Diamonds typically occur as placers within raised and “drowned” beach terraces, gullies in the bedrock, and alluvial deposits in wind corridors within southern Namibia.
The major diamond producing company in Namibia is Namdeb Diamond Corporation, jointly owned by the Namibian government and De Beers, which produced 1.92 million carats in 2015, valued at $1.16 billion.

Other companies mining diamonds include Sakawe Mining Corporation (Samincor) and Diamond Fields Namibia.
Marine diamond mining began in the 1960s off the coast of southern Namibia. Namibia is the world's fifth largest diamond producer by value with an average per carat value of US$276.

Namibia's marine diamond production has now surpassed traditional land based production.
Marine mining as deep as 140m has brought Namibia the distinction of being the leading marine mineral mining country in the world. Over the years, the various areas combined have produced around 95 million carats, including around 12 million from deep water marine mining.

Diamonds continue to dominate Namibia's economy. They account for more than 40 percent of export revenue and more than five percent of GDP.
____________________________________________________________
Amber Mining in Ukraine
The heart of Ukraine’s Wild West, thousands of acres of ravaged pine and birch forests whose sandy soils hide millions of dollars in amber. The rush is built by tens of thousands of poor villagers as they illegally blast apart the landscape with pressure hoses, digging for the brown lumps of fossilized tree resin.

When amber is mined on a large scale, the visible impact is industrial wasteland. Acres upon acres of forest are clear cut and backhoes are used to dig a channel to a water source—usually a river. Water pumps made of old Mercedes van engines blast into the ground. As the wildcatters pump water into the earth, deep pits form and the amber, lighter than the rocks and sand, is pushed up in the water column.
Thousands of hectares of land have been destroyed by the illegal mining of amber. The stakes are enormous. Illegal Chinese wholesale buyers in Kiev pay $ 4,800 for a rare 100-gram stone. An intact, 50-gram piece pays out $3,800. Even a 2-gram piece is worth $150. Chinese are paying about $2,000 to $3,000 per kilogram for big stones.

In a country where most people make around $2,100 a year the incentive is obvious.
Although there are a few government controlled mines, the process to get a license to operate a legal mine can take years and is fraught with corruption at every level. The estimated $500 million a year illegal amber mining business shows no signs of stopping soon.
____________________________________________________________
Gem Mining of Taita-Taveta, Kenya
Taita–Taveta County is a county of Kenya. It lies approximately 200 km northwest of Mombasa and 360 km southeast of Nairobi. Taita Taveta County is endowed with vast mineral resources. The county is home to over 40 types of gemstones.

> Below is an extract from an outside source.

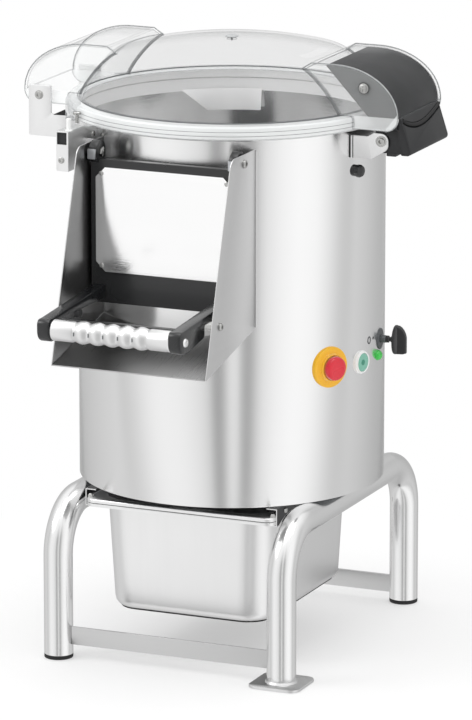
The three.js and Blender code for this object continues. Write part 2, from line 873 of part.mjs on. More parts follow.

Some of the gemstones found in the area include tsavorite, red and green garnets, ruby, colour change, blue sapphire, pink sapphire, green tourmalines, yellow tourmalines, rhodolites and kyanites.
The vast wealth of Taita Taveta has not cascaded down to the rank of file of the region's 280,000-plus population. A majority of the ordinary residents live in relative poverty. The small artisan miners who are the main source of the gemstone production industry see only a tiny fraction of the revenue that the stones bring.

Color-change garnet from Kenya's Taita-Taveta region
Most gems are smuggled out of the country to waiting buyers, who then deliver them to the global markets for a fortune. Gemstone miners suffer greatly in pursuit of riches. So when they hit pay dirt, they go overboard and waste most of it on debauchery. A fool and his money parting company is often courtesy of the age-old twin catalysts - women and alcohol.
Tsavorite
When the overnight millionaires go broke, it is not uncommon to spot them glumly sporting akala tire sandals and smoking cheap cigarettes as they search for the next windfall.
In Kenya, recycled tires become tough, inexpensive sandals called akalas.